Pupils with SEND receive extra support to help them to catch up with their classmates, particularly in mathematics.

Children in the early years are safe and happy. Relationships are warm and positive.

Children enjoy learning in a bright and well-organised environment. Children like to learn outside, where they have opportunities to explore and investigate. Adults ensure that reading, writing and mathematics are priorities in the early years.

However, expectations of what children can do are not sufficiently high. Some children are not as focused as they should be during activity time because they do not know how to complete the set tasks. This means that not all children do as well as they could.

Pupils are keen to have responsibilities. These include school councillor, house and vice-captain, sports leader and eco-ninja. This helps them to develop an understanding of democracy and the importance of working as a team to help others.

Staff find leaders and governors supportive. They value the professional development opportunities they have, particularly over the last year. Most parents and carers are positive about the school.

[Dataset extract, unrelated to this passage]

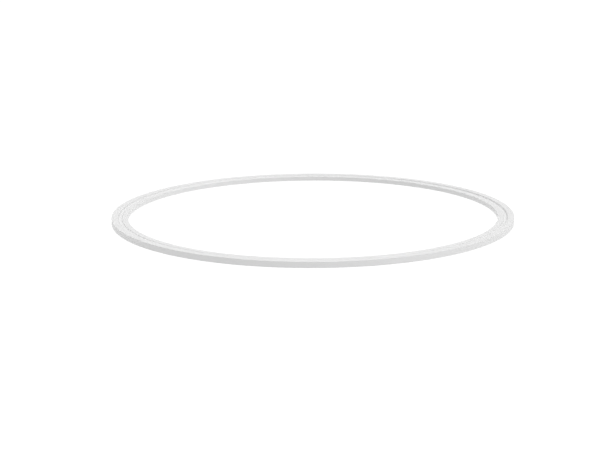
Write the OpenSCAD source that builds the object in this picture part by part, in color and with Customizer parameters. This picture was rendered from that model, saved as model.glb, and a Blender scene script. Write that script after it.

They say that their children are safe and happy.


The arrangements for safeguarding are effective.

Staff receive up-to-date training about how to keep children safe.

They know what action to take if they have any concerns about a child's welfare. Leaders know what to do and who to contact at the local authority's children's services if they need advice or extra support. Leaders make sure they carry out all the necessary checks on staff before they start work at the school.

Pupils learn about risks to their own safety. They learn about road, water and fire safety and the risks that strangers can pose. Older pupils learn about what safe relationships are.

What does the school need to do to improve?

(Information for the school and appropriate authority)

Pupils in key stage 2 are not making enough progress to reach the standards of which they are capable in reading. This is because teachers do not have sufficiently high expectations of what the most able pupils can do. Leaders should ensure that they carefully check how well their plans to address this are being implemented.

. Some pupils make repeated errors with punctuation and spelling. Leaders should ensure that teachers consistently tackle this, so that pupils reach the standards of which they are capable in writing.

. Leaders have introduced new plans in subjects including history, geography and art. These plans are well sequenced and aim to build pupils' knowledge and skills.

However, these have only recently been introduced, and not all pupils are yet benefiting from this approach. Leaders and teachers must build on this work to ensure that all pupils, particularly the most able, are being challenged sufficiently. .

In Science and RE, curriculum plans are not sequenced well enough to enable pupils to build and remember knowledge. Leaders should complete the work they have started to improve the curriculum plans, so that pupils achieve the best possible outcomes in these subjects. .

Children in the early years do not achieve as well as they could. This is because expectations of what they can do are not high enough. Leaders should ensure that the curriculum meets the needs of all children and builds successfully on what they already know and can do.